— BEGIN —
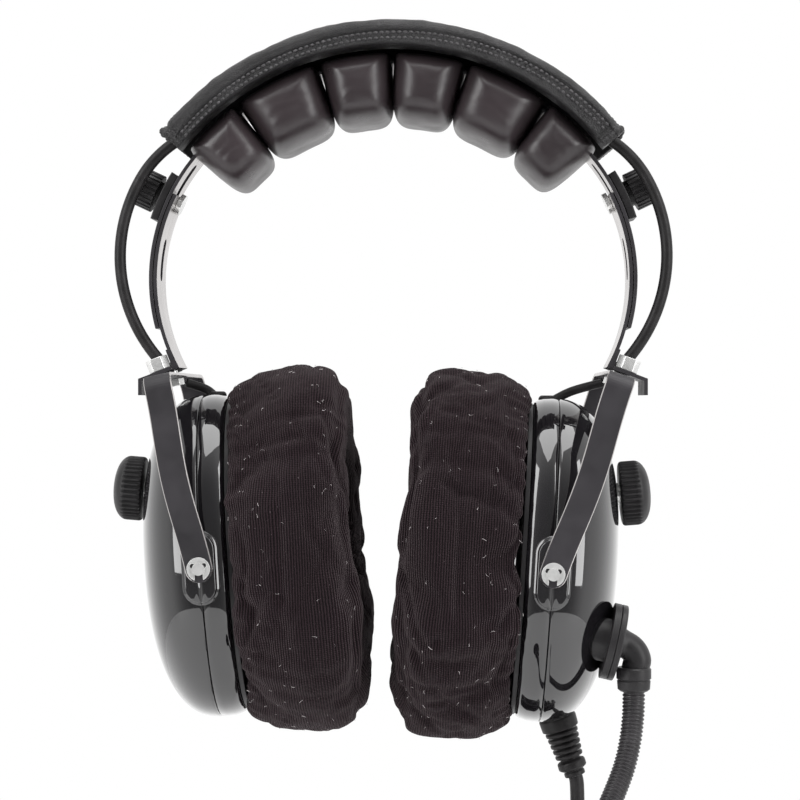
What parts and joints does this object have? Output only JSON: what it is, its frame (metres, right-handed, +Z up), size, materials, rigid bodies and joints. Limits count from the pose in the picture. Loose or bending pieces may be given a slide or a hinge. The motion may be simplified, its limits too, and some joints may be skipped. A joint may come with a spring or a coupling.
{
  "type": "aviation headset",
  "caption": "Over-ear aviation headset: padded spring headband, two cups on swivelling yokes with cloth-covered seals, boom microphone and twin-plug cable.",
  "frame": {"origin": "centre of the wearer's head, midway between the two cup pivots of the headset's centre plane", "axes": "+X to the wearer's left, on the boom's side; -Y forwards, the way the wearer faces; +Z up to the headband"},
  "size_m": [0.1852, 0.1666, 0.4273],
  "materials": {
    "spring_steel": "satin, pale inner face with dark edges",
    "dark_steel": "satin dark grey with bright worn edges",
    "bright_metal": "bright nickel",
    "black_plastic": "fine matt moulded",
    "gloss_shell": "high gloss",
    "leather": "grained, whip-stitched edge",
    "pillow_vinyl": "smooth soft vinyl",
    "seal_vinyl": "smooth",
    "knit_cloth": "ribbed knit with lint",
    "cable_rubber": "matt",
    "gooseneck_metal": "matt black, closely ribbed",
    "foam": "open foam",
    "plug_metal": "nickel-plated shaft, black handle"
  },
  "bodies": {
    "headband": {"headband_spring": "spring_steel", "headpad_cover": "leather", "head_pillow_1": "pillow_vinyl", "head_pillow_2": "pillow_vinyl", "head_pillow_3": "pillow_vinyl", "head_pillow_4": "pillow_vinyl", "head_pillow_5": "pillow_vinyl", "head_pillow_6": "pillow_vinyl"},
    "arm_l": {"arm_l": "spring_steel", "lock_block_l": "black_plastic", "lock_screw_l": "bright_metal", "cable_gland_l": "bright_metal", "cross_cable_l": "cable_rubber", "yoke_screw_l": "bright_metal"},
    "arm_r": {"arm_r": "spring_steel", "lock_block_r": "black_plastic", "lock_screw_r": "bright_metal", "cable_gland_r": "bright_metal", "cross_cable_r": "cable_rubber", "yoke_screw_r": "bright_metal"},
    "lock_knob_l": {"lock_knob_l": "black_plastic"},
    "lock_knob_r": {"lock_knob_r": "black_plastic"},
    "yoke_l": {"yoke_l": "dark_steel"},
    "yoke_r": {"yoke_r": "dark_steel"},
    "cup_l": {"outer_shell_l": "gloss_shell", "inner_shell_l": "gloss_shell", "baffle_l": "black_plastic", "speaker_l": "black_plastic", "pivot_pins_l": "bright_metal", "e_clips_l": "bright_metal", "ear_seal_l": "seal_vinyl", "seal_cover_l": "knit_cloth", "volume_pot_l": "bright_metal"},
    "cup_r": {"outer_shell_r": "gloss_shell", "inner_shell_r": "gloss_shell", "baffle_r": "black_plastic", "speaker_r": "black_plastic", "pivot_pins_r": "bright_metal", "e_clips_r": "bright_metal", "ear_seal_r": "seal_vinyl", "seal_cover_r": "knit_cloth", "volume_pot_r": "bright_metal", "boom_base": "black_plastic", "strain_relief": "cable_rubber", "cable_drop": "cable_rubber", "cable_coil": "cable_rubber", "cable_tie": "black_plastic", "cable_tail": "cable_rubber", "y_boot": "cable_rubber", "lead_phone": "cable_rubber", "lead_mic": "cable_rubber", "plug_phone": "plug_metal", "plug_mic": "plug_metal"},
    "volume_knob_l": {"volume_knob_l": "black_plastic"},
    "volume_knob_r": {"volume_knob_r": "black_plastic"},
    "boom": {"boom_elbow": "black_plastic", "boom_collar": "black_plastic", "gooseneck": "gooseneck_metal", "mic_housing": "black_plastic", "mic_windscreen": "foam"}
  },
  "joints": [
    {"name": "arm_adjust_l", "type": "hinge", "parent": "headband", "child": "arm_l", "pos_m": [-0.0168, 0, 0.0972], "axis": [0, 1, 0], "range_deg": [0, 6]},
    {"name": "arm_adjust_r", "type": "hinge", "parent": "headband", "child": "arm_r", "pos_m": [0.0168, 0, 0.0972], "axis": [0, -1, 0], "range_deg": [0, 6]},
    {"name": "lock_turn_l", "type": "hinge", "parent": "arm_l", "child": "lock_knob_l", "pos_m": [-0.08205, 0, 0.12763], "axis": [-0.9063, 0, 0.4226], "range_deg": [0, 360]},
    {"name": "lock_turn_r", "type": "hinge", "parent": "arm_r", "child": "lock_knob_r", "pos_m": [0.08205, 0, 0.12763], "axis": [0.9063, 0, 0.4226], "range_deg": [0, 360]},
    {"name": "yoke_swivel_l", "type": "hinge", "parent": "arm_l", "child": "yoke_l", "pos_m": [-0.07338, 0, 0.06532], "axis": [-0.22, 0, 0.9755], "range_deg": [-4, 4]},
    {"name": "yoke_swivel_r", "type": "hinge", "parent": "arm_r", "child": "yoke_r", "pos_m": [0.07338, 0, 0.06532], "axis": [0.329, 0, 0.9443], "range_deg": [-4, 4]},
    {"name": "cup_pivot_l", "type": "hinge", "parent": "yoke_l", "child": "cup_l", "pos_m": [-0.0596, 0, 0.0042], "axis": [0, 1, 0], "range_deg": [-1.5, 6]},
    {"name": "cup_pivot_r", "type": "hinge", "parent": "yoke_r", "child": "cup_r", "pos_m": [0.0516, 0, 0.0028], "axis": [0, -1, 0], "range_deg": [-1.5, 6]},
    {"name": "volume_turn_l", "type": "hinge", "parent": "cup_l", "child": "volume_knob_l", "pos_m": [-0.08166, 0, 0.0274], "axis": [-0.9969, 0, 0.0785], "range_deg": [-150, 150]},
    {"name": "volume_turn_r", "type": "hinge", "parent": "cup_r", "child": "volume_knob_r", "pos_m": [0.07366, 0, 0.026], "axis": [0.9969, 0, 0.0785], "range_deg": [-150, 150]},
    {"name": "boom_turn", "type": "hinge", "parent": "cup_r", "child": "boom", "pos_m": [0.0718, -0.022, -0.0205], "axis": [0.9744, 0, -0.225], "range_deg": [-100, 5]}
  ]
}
— END —
> Direction
In the lines above, locate the string "joints". Copy every line where it occurs.

> Answer to the problem
What parts and joints does this object have? Output only JSON: what it is, its frame (metres, right-handed, +Z up), size, materials, rigid bodies and joints. Limits count from the pose in the picture. Loose or bending pieces may be given a slide or a hinge. The motion may be simplified, its limits too, and some joints may be skipped. A joint may come with a spring or a coupling.
  "joints": [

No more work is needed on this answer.